The next step was determining what ultrasonic sensor I would use for this project since accuracy over a long distance was crucial given the use-case I had in mind. For this, I turned to sensor maker Maxbotix given their small size and ease of use. The mechanics behind an ultrasonic sensor are simple; send out a pulse of high-frequency sound and then measuring the time it takes for the echo to return. From a technical perspective, this is done by calculating the speed of sound in the given environment (based on temperature) and then dividing the resulting flight time of the soundwave by two to get the final distance since the sound waves are traveling to the object and then back.
Wiring
With my development board and sensor chosen, the next step was wiring the sensor, display, and Arduino together. As this diagram shows, the Arduino is taking input from the sensor and outputting the result to the seven-segment display. To make this process as simple as possible, I have chosen to use the Pulse Width Modulation (PWM) method for measuring the distance which counts the length of each pulse before being converted to inches. This is much simpler than the analog method that measures a difference in voltage generated by the sensor across a 5V circuit. As a result, I get a more accurate reading and slightly simpler code since only one type of input pin is being read. The final ingredient is the power supply which, for the Arduino Nano, will be the 5V 1A mini USB connection that comes built-in. This method of power delivery ensures the rangefinder can be used anywhere while still delivering enough power to supply the board, sensor, and dual seven-segment displays.
Programming
The next step in this process is writing the code that captures, analyzes, and displays the data collected from the ultrasonic sensor. This process starts by taking a reading from the sensor that measures the length of each pulse as echos are received. I can then take this PWM value and divide it against the sensor's default value of 147 μS (microseconds) per inch to get the distance. From here, it's just a simple conversion to get feet, the remainder of which is then stored and used later when outputting the final result to get [ Feet | Inches ] on the display. In future iterations, I plan to add a section of code that will compare the distance values read from the sensor and calculate the median. This should help smooth the transition when a target is moving closer to/away from the sensor.

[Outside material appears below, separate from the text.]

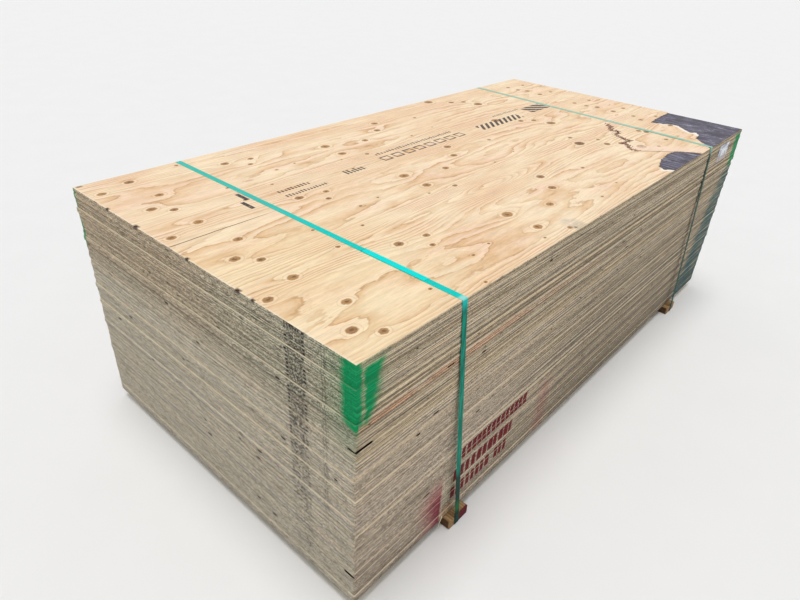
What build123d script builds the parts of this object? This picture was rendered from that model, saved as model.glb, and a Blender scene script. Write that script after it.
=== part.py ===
from build123d import *
import math
import os
import random

# A strapped stack of softwood plywood sheets on two timber bearers, in millimetres.
# X runs along the sheets, Y across them and Z up. The near end is at -X and the marked side at -Y.
# The origin lies on the floor, below the middle of the stack.

# Sheets
sheet_length = 2440
sheet_width = 1220
sheet_thickness = 15.5
sheet_count = 50
ply_count = 5

# How far the sheets differ from each other and from a square pile
thickness_spread = 0.12
air_gap_least = 0.05
air_gap_most = 0.35
shift_along = 0.9
shift_across = 0.8
twist_degrees = 0.03

# Sheets that stand out as ledges: the sheet's number, counted from the lowest, and how far it stands out
near_end_ledges = {46: 2.4, 40: 2.6, 29: 3, 25: 2.8, 20: 2.2, 13: 2.6}
marked_side_ledges = {
    48: 1.4, 46: 2.4, 45: 1.2, 43: 1.8, 42: 3.4, 40: 2, 37: 2.6, 35: 2.2, 33: 1.8, 25: 3.2, 17: 2.8,
}

# Bearers: planed timbers laid across, with eased long edges and ends that stand out past the sheets.
# The near one is placed from the near end and the far one from the far end, each to its middle.
bearer_width = 90
bearer_height = 35
bearer_overhang = 24
bearer_arris = 2
near_bearer_place = 418
far_bearer_place = 335

# Straps: flat plastic bands, one round each bearer, with a lapped and welded joint on top
strap_width = 19
strap_thickness = 1
strap_bend = 2.5
strap_floor_clearance = 0.1
strap_bed_play = 0.5
strap_side_clearance = 0.05
lap_from_edge = 116
lap_length = 216
lap_lift = 0.2
weld_length = 30

# Where each strap crosses the long edges of the top sheet and the bearer, from the bearer's middle
near_strap_offsets = {"marked": -68, "plain": -64, "below": -8}
far_strap_offsets = {"marked": -75, "plain": -10, "below": 3}

# Paper label on the marked side
label_length = 120
label_height = 74
label_thickness = 0.2
label_from_near_end = 2220
label_below_top = 61

# Core gaps that show in the edges: distance along the edge, distance below the top, length.
# On the near end the distance is from the plain side, on the marked side from the near end.
void_depth = 9
end_voids = [
    (962, 186, 14), (475, 203, 16), (616, 255, 12), (212, 369, 18), (516, 369, 10), (966, 369, 16),
    (1156, 369, 10), (128, 412, 14), (322, 481, 12), (856, 494, 16), (766, 512, 10), (847, 528, 18),
    (587, 550, 12), (603, 606, 20), (828, 703, 14), (897, 709, 16),
]
side_voids = [
    (323, 174, 26), (1293, 183, 18), (1440, 185, 14), (1330, 215, 22), (464, 215, 16), (1519, 293, 14),
    (281, 305, 20), (1519, 327, 12), (217, 332, 14), (482, 435, 18), (1342, 534, 14), (274, 598, 24),
    (1171, 601, 12), (760, 62, 14), (2010, 402, 16), (1790, 560, 14),
]

# Face veneer broken off at the near corner of the marked side: distance below the top, run, reach in
corner_chips = [(244, 49, 16), (689, 90, 22)]

# Notches along the near edge of the top sheet: distance from the plain side, width, reach in
edge_notches = [(216, 12, 5), (375, 16, 7), (625, 10, 5), (834, 14, 6), (891, 9, 4)]
notch_depth = 1.6

# Face veneer torn off the top sheet at its far corner: points from the near end and from the plain side
corner_tear = [
    (2188, 893), (2300, 884), (2440, 880), (2440, 1220), (2012, 1220), (2062, 1170), (2109, 1126),
    (2160, 1121), (2193, 1099), (2174, 1083), (2194, 1050), (2238, 1002), (2237, 975), (2212, 939),
]
edge_tear = [
    (1602, 1190), (1622, 1164), (1710, 1136), (1792, 1127), (1852, 1132), (1886, 1170), (1922, 1220),
    (1738, 1220), (1628, 1220), (1619, 1206),
]

ply = sheet_thickness / ply_count
half_length = sheet_length / 2
half_width = sheet_width / 2
past_edge = 5
pile_seed = 50


def lay_pile():
    """Return the place of every sheet, from the lowest up, as a list of dictionaries."""
    draw = random.Random(pile_seed)
    pile = []
    bottom = bearer_height
    for number in range(1, sheet_count + 1):
        thickness = sheet_thickness + draw.uniform(-thickness_spread, thickness_spread)
        pile.append({
            "bottom": bottom,
            "top": bottom + thickness,
            "along": draw.uniform(-shift_along, shift_along) - near_end_ledges.get(number, 0),
            "across": draw.uniform(-shift_across, shift_across) - marked_side_ledges.get(number, 0),
            "twist": draw.uniform(-twist_degrees, twist_degrees),
        })
        bottom += thickness + draw.uniform(air_gap_least, air_gap_most)
    return pile


pile = lay_pile()
stack_top = pile[-1]["top"]
sides = {"marked": -1, "plain": 1}
bearer_length = sheet_width + 2 * bearer_overhang
strap_floor = strap_floor_clearance + strap_thickness
near_bearer = near_bearer_place - half_length
far_bearer = half_length - far_bearer_place
lap_middle = lap_from_edge + lap_length / 2 - half_width


def edge_reach(sheet, side, x):
    """Return how far a sheet's long edge stands out from the middle plane, on one side, at x."""
    lean = math.tan(math.radians(sheet["twist"])) * (x - sheet["along"])
    return sides[side] * (sheet["across"] + lean) + half_width


def strap_reach(side, x_top, x_below):
    """Return how far out a taut strap leaves the top and meets the floor, clear of all that it passes."""
    foot = bearer_length / 2
    top_reach = edge_reach(pile[-1], side, x_top)
    for sheet in pile:
        for height in (sheet["bottom"], sheet["top"]):
            climb = (height - bearer_height) / (stack_top - bearer_height)
            x = x_below + (x_top - x_below) * climb
            if climb > 0:
                top_reach = max(top_reach, foot + (edge_reach(sheet, side, x) - foot) / climb)
    slope = (foot - top_reach) / (stack_top - bearer_height)
    floor_reach = foot + slope * (bearer_height - strap_floor)
    return top_reach + strap_side_clearance, floor_reach + strap_side_clearance


def depth_in_pile(sheet):
    """Return how far the sheet's lower and upper faces lie below the top of the pile."""
    return stack_top - sheet["bottom"], stack_top - sheet["top"]


def lies_in(sheet, below_top):
    """Return whether a distance below the top falls within the sheet."""
    low, high = depth_in_pile(sheet)
    return high <= below_top < low


def edge_gaps(sheet):
    """Return the place and size of each core gap in the sheet, as the box that empties it."""
    middle = (sheet["bottom"] + sheet["top"]) / 2
    gaps = []
    for across, below_top, length in end_voids:
        if lies_in(sheet, below_top):
            place = (-half_length, half_width - across, middle)
            gaps.append((place, (2 * void_depth, length, ply)))
    for along, below_top, length in side_voids:
        if lies_in(sheet, below_top):
            place = (along - half_length, -half_width, middle + ply)
            gaps.append((place, (length, 2 * void_depth, ply)))
    return gaps


def broken_corner(run, reach):
    """Return the outline of the face veneer that is gone at the near corner of the marked side."""
    return [
        (-half_length - past_edge, -half_width - past_edge),
        (-half_length + run, -half_width - past_edge),
        (-half_length + run / 2, -half_width + reach * 0.6),
        (-half_length - past_edge, -half_width + reach),
    ]


def torn_patch(outline):
    """Return a tear's outline in the part's frame, run out past the edges that it meets."""
    points = []
    for along, across in outline:
        x = along - half_length + (past_edge if along >= sheet_length else 0)
        y = half_width - across - (past_edge if across >= sheet_width else 0)
        points.append((x, y))
    return points


def bare_patches(sheet):
    """Return the outlines within which the sheet has lost its upper face veneer."""
    patches = [
        broken_corner(run, reach) for below_top, run, reach in corner_chips if lies_in(sheet, below_top)
    ]
    if sheet is pile[-1]:
        patches += [torn_patch(corner_tear), torn_patch(edge_tear)]
    return patches


def strap_corners(bearer, offsets):
    """Return the corners that the inside of a strap turns round, from the marked side's top, downwards."""
    marked, plain, below = (bearer + offsets[place] for place in ("marked", "plain", "below"))
    marked_top, marked_floor = strap_reach("marked", marked, below)
    plain_top, plain_floor = strap_reach("plain", plain, below)
    return [
        Vector(marked, -marked_top, stack_top),
        Vector(below, -marked_floor, strap_floor),
        Vector(below, plain_floor, strap_floor),
        Vector(plain, plain_top, stack_top),
    ]


def bend(before, corner, after):
    """Return the axis point, turn and two end planes of the rounded bend that a strap makes at a corner."""
    going_in = Vector(0, corner.Y - before.Y, corner.Z - before.Z).normalized()
    going_out = Vector(0, after.Y - corner.Y, after.Z - corner.Z).normalized()
    turn = going_in.get_angle(going_out)
    half_turn = math.radians(turn / 2)
    centre = corner + (going_out - going_in).normalized() * (strap_bend / math.cos(half_turn))
    planes = []
    for direction, step in ((going_in, -1), (going_out, 1)):
        outward = Vector(0, direction.Z, -direction.Y)
        tangent = corner + direction * (step * strap_bend * math.tan(half_turn))
        origin = tangent + outward * (strap_thickness / 2)
        planes.append(Plane(origin=origin, x_dir=(1, 0, 0), z_dir=direction))
    return centre, turn, planes[0], planes[1]


def build_strap(corners):
    """Build one strap: four bends and four straight runs round the load, and the lapped joint on top."""
    bends = [bend(corners[i - 1], corners[i], corners[(i + 1) % 4]) for i in range(4)]
    with BuildPart() as strap:
        for number, (centre, turn, start, end) in enumerate(bends):
            with BuildSketch(start):
                Rectangle(strap_width, strap_thickness)
            revolve(axis=Axis(centre, (1, 0, 0)), revolution_arc=turn)
            next_start = bends[(number + 1) % 4][2]
            run = next_start.origin - end.origin
            with BuildSketch(end):
                Rectangle(strap_width, strap_thickness)
            extrude(amount=run.length, dir=run.normalized())
        # The top run lies between the last bend, on the plain side, and the first, on the marked side
        plain_end = bends[3][3].origin
        marked_end = bends[0][2].origin
        back = plain_end - marked_end
        for length, low, high in (
            (lap_length, lap_lift, lap_lift + strap_thickness),
            (weld_length, 0, lap_lift),
        ):
            share = (lap_middle - length / 2 - marked_end.Y) / back.Y
            lift = Vector(0, 0, (strap_thickness + low + high) / 2)
            start = Plane(origin=marked_end + back * share + lift, x_dir=(1, 0, 0), z_dir=(0, -1, 0))
            with BuildSketch(start):
                Rectangle(strap_width, high - low)
            extrude(amount=length * back.length / back.Y, dir=back.normalized())
    return strap.part


def strap_bed(corners):
    """Return what a strap crushes away where it bends over the bearer and the edges of the top sheet."""
    marked_top, _, below, plain_top = corners
    width = strap_width + 2 * strap_bed_play
    with BuildPart() as bed:
        with Locations((below.X, 0, bearer_height / 2)):
            Box(width, 2 * bearer_length, bearer_height)
        for corner in (marked_top, plain_top):
            with Locations((corner.X, corner.Y, corner.Z)):
                Box(width, 4 * strap_bend, 2 * strap_bend)
        with BuildSketch(Plane.YZ):
            with BuildLine():
                Polyline(*[(corner.Y, corner.Z) for corner in corners], close=True)
            make_face()
            fillet(vertices(), strap_bend)
        extrude(amount=sheet_length, both=True, mode=Mode.SUBTRACT)
    return bed.part


def build_bearer(x, bed):
    """Build one timber bearer with eased long edges and the groove that its strap has pressed in."""
    with BuildPart() as bearer:
        with BuildSketch(Plane.XZ):
            with Locations((x, bearer_height / 2)):
                RectangleRounded(bearer_width, bearer_height, bearer_arris)
        extrude(amount=bearer_length / 2, both=True)
        add(bed, mode=Mode.SUBTRACT)
    return bearer.part


def build_sheet(sheet, beds):
    """Build one sheet with the gaps, chips and tears that it shows, at its own place in the pile."""
    with BuildPart() as board:
        spot = Location((sheet["along"], sheet["across"], sheet["bottom"]), (0, 0, sheet["twist"]))
        with Locations(spot):
            Box(
                sheet_length, sheet_width, sheet["top"] - sheet["bottom"],
                align=(Align.CENTER, Align.CENTER, Align.MIN),
            )
        for place, size in edge_gaps(sheet):
            with Locations(place):
                Box(*size, mode=Mode.SUBTRACT)
        for points in bare_patches(sheet):
            with BuildSketch(Plane.XY.offset(sheet["top"])):
                with BuildLine():
                    Polyline(*points, close=True)
                make_face()
            extrude(amount=-ply, mode=Mode.SUBTRACT)
        if sheet is pile[-1]:
            with BuildSketch(Plane.XY.offset(stack_top)):
                for across, width, reach in edge_notches:
                    with Locations((-half_length, half_width - across)):
                        Ellipse(reach, width / 2)
            extrude(amount=-notch_depth, mode=Mode.SUBTRACT)
            for bed in beds:
                add(bed, mode=Mode.SUBTRACT)
    return board.part


def build_label():
    """Build the paper label, which lies on the edges that stand out furthest behind it."""
    x = label_from_near_end - half_length
    low = stack_top - label_below_top - label_height / 2
    high = low + label_height
    behind = [sheet for sheet in pile if sheet["top"] > low and sheet["bottom"] < high]
    ends = (x - label_length / 2, x + label_length / 2)
    reach = max(edge_reach(sheet, "marked", end) for sheet in behind for end in ends)
    with BuildPart() as label:
        with Locations((x, -reach - label_thickness / 2, (low + high) / 2)):
            Box(label_length, label_thickness, label_height)
    return label.part


def write(part, name):
    """Give a finished piece its name and write it to its own file."""
    part.label = name
    export_step(part, f"parts/{name}.step")


os.makedirs("parts", exist_ok=True)

near_corners = strap_corners(near_bearer, near_strap_offsets)
far_corners = strap_corners(far_bearer, far_strap_offsets)
near_bed = strap_bed(near_corners)
far_bed = strap_bed(far_corners)

write(build_bearer(near_bearer, near_bed), "bearer_near")
write(build_bearer(far_bearer, far_bed), "bearer_far")

for number, sheet in enumerate(pile, start=1):
    write(build_sheet(sheet, (near_bed, far_bed)), f"sheet_{number:02d}")

write(build_strap(near_corners), "strap_near")
write(build_strap(far_corners), "strap_far")
write(build_label(), "label")
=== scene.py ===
import math

import bpy
import numpy as np
from mathutils import Euler, Matrix, Vector
from mathutils.geometry import delaunay_2d_cdt


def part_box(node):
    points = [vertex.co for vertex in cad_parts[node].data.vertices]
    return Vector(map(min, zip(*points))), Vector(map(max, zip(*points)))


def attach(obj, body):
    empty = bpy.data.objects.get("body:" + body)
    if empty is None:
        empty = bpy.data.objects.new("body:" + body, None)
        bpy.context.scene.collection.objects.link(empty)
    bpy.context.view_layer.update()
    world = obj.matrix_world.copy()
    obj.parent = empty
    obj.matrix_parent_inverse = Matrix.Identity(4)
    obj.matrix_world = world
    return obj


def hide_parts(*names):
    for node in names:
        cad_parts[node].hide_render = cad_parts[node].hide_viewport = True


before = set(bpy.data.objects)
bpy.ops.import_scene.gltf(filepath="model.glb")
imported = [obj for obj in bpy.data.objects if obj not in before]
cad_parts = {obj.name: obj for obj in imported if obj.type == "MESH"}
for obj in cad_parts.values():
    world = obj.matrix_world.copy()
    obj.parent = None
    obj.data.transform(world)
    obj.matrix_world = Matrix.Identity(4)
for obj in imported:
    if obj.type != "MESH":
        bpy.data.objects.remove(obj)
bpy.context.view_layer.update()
MM = 0.001

# Sizes are in millimetres. Places on the stack are measured from its near end (along), from its plain long
# side (across) and from its top downwards (below).
SHEETS = sorted(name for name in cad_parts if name.startswith("sheet_"))
TOP_SHEET = SHEETS[-1]
STACK_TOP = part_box(TOP_SHEET)[1].z / MM
LENGTH = 2440
WIDTH = 1220
PLIES = 5
# The sides of a sheet, in the order in which its columns of points go round it, and how far apart those are
NEAR, MARKED, FAR, PLAIN = range(4)
COLUMN_STEPS = {NEAR: 10, MARKED: 10, FAR: 22, PLAIN: 22}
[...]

The final step is outputting this data to the dual seven-segment displays. For this, I have written a small loop that first calculates the value of the distance being returned. If this distance falls below the minimum threshold or rises above the maximum measurable distance for the sensor, it will just display [ - - | - - ]. This makes it very easy to see when an issue has occurred with the rangefinder. Otherwise, if the value is within the proper range, the Arduino will run one last piece of code to make the measurement easily readable on the display. This can be done by overlapping the feet and inches values in addition to removing the zeroes between the two sections. With the seven-segment display driver I am using, this means I must individually define how many digits are in each section, what digit position each section occupies, and whether there are leading zeros. The end result of which will return [ 1 1 | 6 ] from an initial reading of 138 inches.

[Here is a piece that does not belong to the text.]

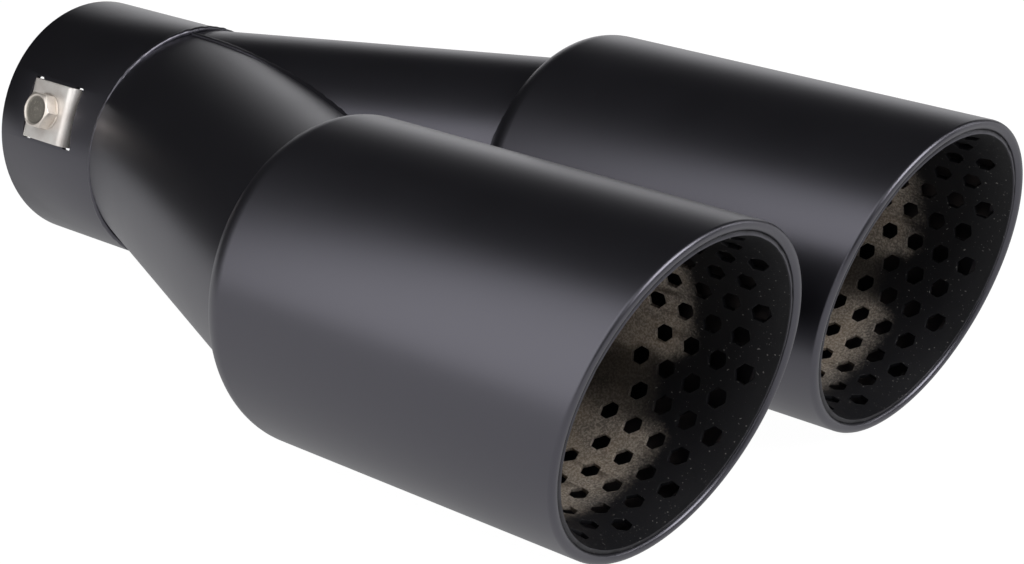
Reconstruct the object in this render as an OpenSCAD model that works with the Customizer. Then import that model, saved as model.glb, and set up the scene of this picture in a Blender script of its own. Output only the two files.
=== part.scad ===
// Dual-outlet exhaust tip: a slip-on inlet collar, a mitred Y of two straight branch pipes,
// and two slant-cut double-wall outlets with rolled lips and perforated liners.
// Origin at the centre of the inlet collar's mouth, +X towards the outlets, +Z up, +Y to the left.
// Millimetres and degrees.

/* [Inlet collar] */
// Radial step from the branch pipes up to the collar's outside
collar_step = 1; // [0.8:0.05:1.4]
// Sheet thickness of the collar
collar_wall = 1.5; // [1.2:0.1:2]
// Collar mouth to the point where the two branch axes meet
collar_length = 47.5; // [46:0.5:70]
// Radial relief of the bore round the clamp; the bore at the mouth is sized for the tailpipe
bore_relief = 0.4; // [0.4:0.05:0.6]
// Length of the relieved bore past the clamp's slots, at each end
relief_margin = 0.7; // [0.5:0.1:2]

/* [Branch pipes] */
// Radial distance from a can's side in to its branch pipe
pipe_inset = 8.95; // [8:0.05:11]
// Sheet thickness of the branch pipes
pipe_wall = 1.5; // [1.2:0.1:2]
// Angle of each branch pipe to the centre line
branch_angle = 24.3; // [22:0.1:27]

/* [Outlet cans] */
// Outer diameter of the outlet cans
can_od = 88.9; // [86:0.1:96]
// Sheet thickness of the can shells
can_wall = 1.2; // [1:0.1:1.5]
// Gap between the two cans
can_gap = 10.5; // [4:0.5:20]
// Radial clearance of the branch pipe in the rear wall
wall_clearance = 0.2; // [0.1:0.05:0.4]
// Depth of the branch pipe's end inside the can
pipe_end_depth = 4; // [3:0.1:5]
// Length of a can on its axis, rear wall to rim
can_length = 121.4; // [110:0.1:160]
// Distance from a can's rear wall to where the branch axis meets the can axis
axes_meet_depth = 2.6; // [1:0.1:4]
// Outer radius of the rounded rear shoulder
shoulder_radius = 9.5; // [7:0.1:11]
// Slant of the outlet cut from a square cut
slant_angle = 13.6; // [0:0.1:18]
// Radius of the rolled lip
lip_radius = 1.4; // [1.3:0.05:1.6]
// Rise of the rolled lip above the can's side
lip_rise = 0.03; // [0.02:0.01:0.1]
// Length of the hem that turns back inside the lip
hem_length = 6; // [4:0.5:8]

/* [Perforated liners] */
// Sheet thickness of the liners
liner_wall = 1.2; // [1:0.1:1.4]
// Depth of the flared part of the liner behind the rim
flare_depth = 62; // [55:1:75]
// Step of the liner's mouth edge behind the rim
liner_setback = 1; // [0.5:0.1:2]
// Columns of holes round a liner
hole_columns = 28; // [20:2:30]
// Holes in one column
hole_rows = 4; // [2:1:5]
// Size of a hexagonal hole across its flats
hole_af = 4.8; // [4:0.1:5.2]
// Distance between the holes of one column
hole_pitch = 8.4; // [7.6:0.1:9]
// Distance from the rim to the first row of holes
first_row = 8.2; // [5.8:0.1:9]
// Lean of a column of holes for each millimetre of depth
column_lean = 0.28; // [0:0.01:0.3]
// Turn of the hole pattern about the can axis
pattern_turn = -93.5; // [-180:0.5:180]

/* [Clamp] */
// Turn of the clamp from the top towards the right side
clamp_angle = 68; // [40:1:90]
// Distance from the clamp's nearer slot to the collar seam
clamp_margin = 6.54; // [4:0.02:8]
// Distance between the two slots of the collar
slot_pitch = 20.2; // [19:0.1:20.4]
// Width of a slot
slot_width = 2.2; // [2:0.1:2.4]
// Gap between the bridge's sides and the ends of the slots
slot_end_gap = 1.15; // [0.8:0.05:2]
// Sheet thickness of the clamp bridge
bridge_wall = 1.5; // [1.2:0.1:1.6]
// Width of the clamp bridge round the collar
bridge_width = 17.8; // [16:0.1:18]
// Clearance between the bridge's legs and the outer edges of the slots
leg_clearance = 0.1; // [0.05:0.05:0.2]
// Length of the bridge's feet past their folds
foot_length = 1.8; // [1:0.1:2]
// Play between the feet and the bore
foot_play = 0.3; // [0.2:0.05:0.5]
// Thread diameter of the clamp bolt
bolt_d = 6; // [5:0.5:6]
// Size of the bolt head and nut across the flats
hex_af = 10; // [9:0.5:10.5]
// Height of the bolt head above its washer face
head_height = 4; // [3.5:0.1:5]
// Length of the bolt's shank
bolt_length = 12; // [10:0.5:14]
// Height of the nut
nut_height = 5; // [4:0.1:5.5]
// Radial clearance of the bolt in the bridge
bolt_clearance = 0.3; // [0.2:0.05:0.5]
// Radial clearance of the bolt in the nut
thread_clearance = 0.05; // [0.03:0.01:0.1]
// Radial clearance of the nut in the collar's hole
nut_clearance = 0.5; // [0.3:0.1:1]

/* [Welds] */
// Radius of the bead round the collar seam
collar_bead = 1.1; // [0.8:0.05:1.4]
// Radius of the bead along the mitre of the branches
mitre_bead = 1.2; // [0.8:0.05:1.5]
// Radius of the bead round a can's rear wall
can_bead = 1.4; // [1.2:0.05:1.8]

/* [Hidden] */
$fn = 96;
LEFT = 1;
RIGHT = -1;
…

const int pwPin1 = 2; //Pin 2 for sonar
long sensor, inches, inches2, feet;
#include <Arduino.h>
#include <TM1637Display.h>
#define CLK 3
#define DIO 4
const uint8_t invalid[]={ //Out of range
SEG_G,
SEG_G,
SEG_G,
SEG_G,
};
TM1637Display display(CLK, DIO);
void setup() {
Serial.begin(9600);
display.setBrightness(0x0f);
display.setSegments(invalid);
pinMode(pwPin1, INPUT);
delay(800);
}
void read_sensor () {
sensor = pulseIn(pwPin1, HIGH);
inches = sensor / 147;
feet = inches / 12; //Calculate feet
inches2 = inches % 12; //Calculate remainder
}
void print_range() {
Serial.print("Total");
Serial.print("=");
Serial.print(sensor);
Serial.print(" ");
Serial.print(inches);
Serial.print("in ");
Serial.print(feet);
Serial.print("ft ");
Serial.print(inches2);
Serial.println("in ");
if(inches >= 200){ //Maximum distance
display.setSegments(invalid);
}
else if(inches < 12){ //Minimum Distance
display.setSegments(invalid);
}
else{
display.showNumberDec(feet, false, 2, 4);
display.showNumberDec(inches2, false, 2, 2);
}
}
void loop() {
read_sensor();
print_range();
delay(175);
}
CAD & Printing
After successfully assembling all of the hardware and software, the final stage in this process was designing an enclosure to house all of the components and allow for easy mounting onto any camera. I did this by taking exact measurements of each component and recreating them in my CAD (Computer-Aided Design) program. This allowed me to arrange all of the components digitally before designing the case around them, providing me with a perfect fit after printing. All told, this step became the most time consuming by far because I had to conceptualize the final case being split in half for printing and assembly while designing it. Think of it like trying to paint a detailed origami crane before the paper has been folded. This initial design is just a prototype, and I engineered it to be far larger than necessary to allow for easy testing. In future iterations, I plan on using larger seven-segment displays in addition to threaded inserts for more strength.
Final Product
While this concept still has a long way to go before it can compete with the established brands like CineTape, I am very happy with how it turned out given the time and energy I invested. Moving forward, I will need to experiment with a variety of different sensor pickup patterns to find the sweet spot between sensitivity and accuracy. As of now, the ultrasonic sensor I'm using seems to lean toward sensitivity at the cost of accuracy. This becomes a problem when the rangefinder detects objects outside the camera's field of view. The next improvement I would like to make is utilizing a much larger seven-segment display which should make the distance much easier to read. With these improvements, I plan on redesigning the case from the ground up to accommodate the new parts while cutting down the amount of wasted space, thus reducing the overall footprint of the device. Nonetheless, I consider this project both a resounding success and a massive learning opportunity that pushed me to further develop my skills in electrical engineering, computer programming, and 3D modeling.